Well, yes, seriously. In so many ways, “La La Land” is a throwback to all those classic musicals of the late 1930s, ’40s and ’50s, though it clearly shows the influence of such later productions as Jacques Demy’s “The Umbrellas of Cherbourg” and Bob Fosse’s “Cabaret.”

It tells the story of two young Angelinos, caught up in L.A.’s eternal lure: the prospect of success in the entertainment industry. Mia (Emma Stone) wants to be an actress, though the closest she has come to snaring a role is working at a coffee shop on the Universal lot while enduring the never-ending, and often demeaning, audition process.

Sebastian (Ryan Gosling), meanwhile, is a jazz musician who wants to open his own club, though the closest he has come is working as a piano player in a restaurant lounge where his boss requires him to play Christmas carols.

Told in seasonal chapters, beginning in winter – which explains the carols – “La La Land” is, above everything else, a romance. Mia and Sebastian encounter each other by chance, first in the opening-sequence traffic jam, then at the lounge where Sebastian is playing, then at an outdoor party where Sebastian is working with an ’80s-era cover band.

And the attraction isn’t immediate, though we know it will take. This is, after all, Gosling and Stone, two of today’s more charismatic movie stars. So even as they play coy – walking to their cars, singing and dancing to a song called “A Lovely Night,” a tune by the movie’s composer Justin Hurwitz – the ironic twist they give the song’s words are underscored by a clear attraction. Their story is just beginning.
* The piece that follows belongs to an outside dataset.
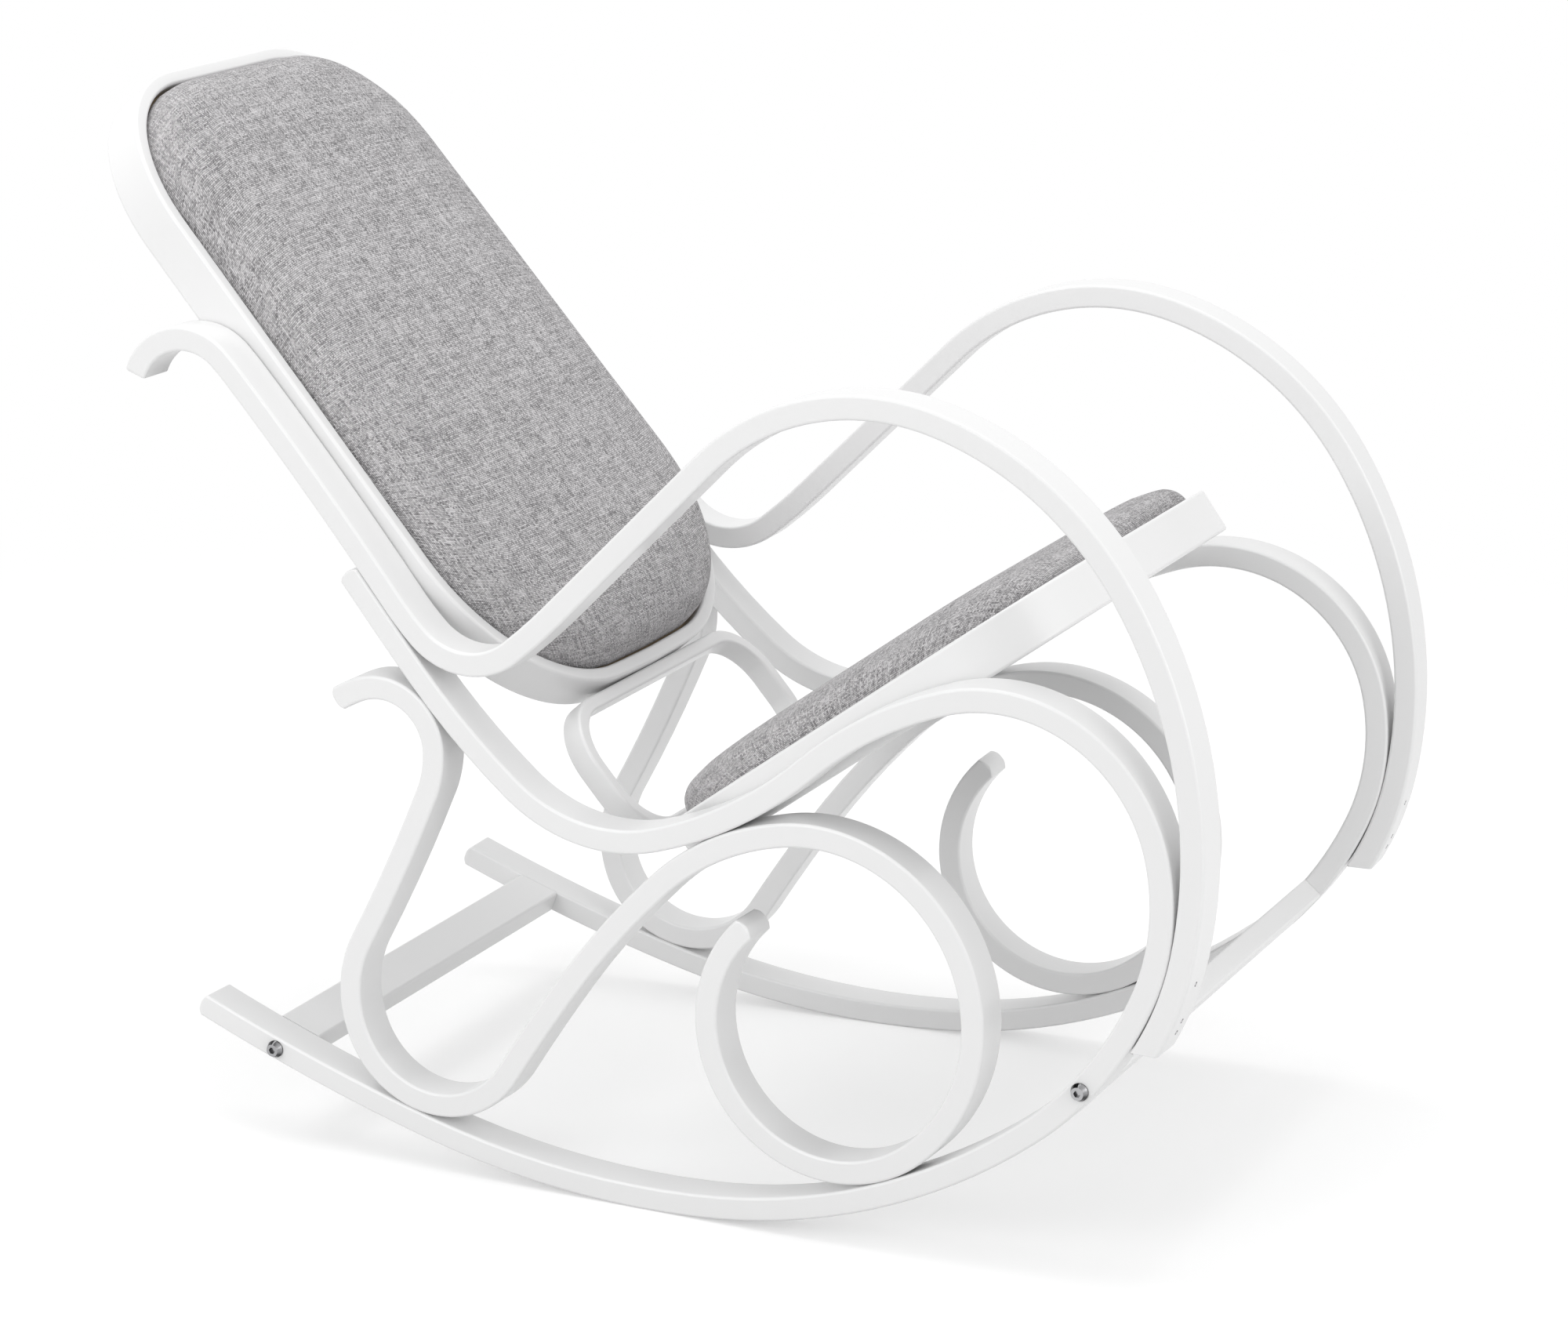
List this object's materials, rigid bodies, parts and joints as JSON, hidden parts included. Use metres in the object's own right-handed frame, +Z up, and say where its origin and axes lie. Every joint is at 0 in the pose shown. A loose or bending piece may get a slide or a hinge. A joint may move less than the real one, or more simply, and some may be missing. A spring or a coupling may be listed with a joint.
{
  "type": "rocking chair",
  "caption": "Bentwood rocking chair with looping side frames and scrolls, and an upholstered back and seat held in rounded hoops joined by a link ring.",
  "frame": {"origin": "middle of the footprint on the floor: the centre of the bounding box in X and Y, at the rockers' lowest points in Z", "axes": "+X towards the front of the chair, +Y towards the sitter's left, +Z up; the XZ plane is the plane of symmetry"},
  "size_m": [0.9894, 0.5414, 0.8291],
  "materials": {
    "lacquer": "white satin lacquer",
    "plywood": "plain",
    "lining": "non-woven cloth",
    "upholstery": "grey melange plain weave",
    "zinc": "bright zinc plated"
  },
  "bodies": {
    "root": {"arm_bow_right": "lacquer", "arm_bow_left": "lacquer", "runner_right": "lacquer", "runner_left": "lacquer", "scroll_right": "lacquer", "scroll_left": "lacquer", "back_hoop": "lacquer", "back_panel": "plywood", "back_lining": "lining", "back_cushion": "upholstery", "seat_hoop": "lacquer", "seat_panel": "plywood", "seat_lining": "lining", "seat_cushion": "upholstery", "link_ring": "lacquer", "rear_stretcher": "lacquer", "front_stretcher": "lacquer", "stretcher_bolts": "zinc", "bolt_washers": "zinc", "barrel_nuts": "zinc", "arm_end_screws": "zinc"}
  },
  "joints": []
}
Which the superbly talented writer-director Chazelle – who gave us last year’s intense study “Whiplash” – uses as a format to blend the traditions of the past with the sensibilities of now. In so many ways, “La La Land” is pure fantasy, not just with dancers flying through the air but with alternate realities playing out so as to give us at once a feel both for real life and a satisfying emotional catharsis.

In the end, “La La Land” is one of those rare achievements: a movie dream within a dream.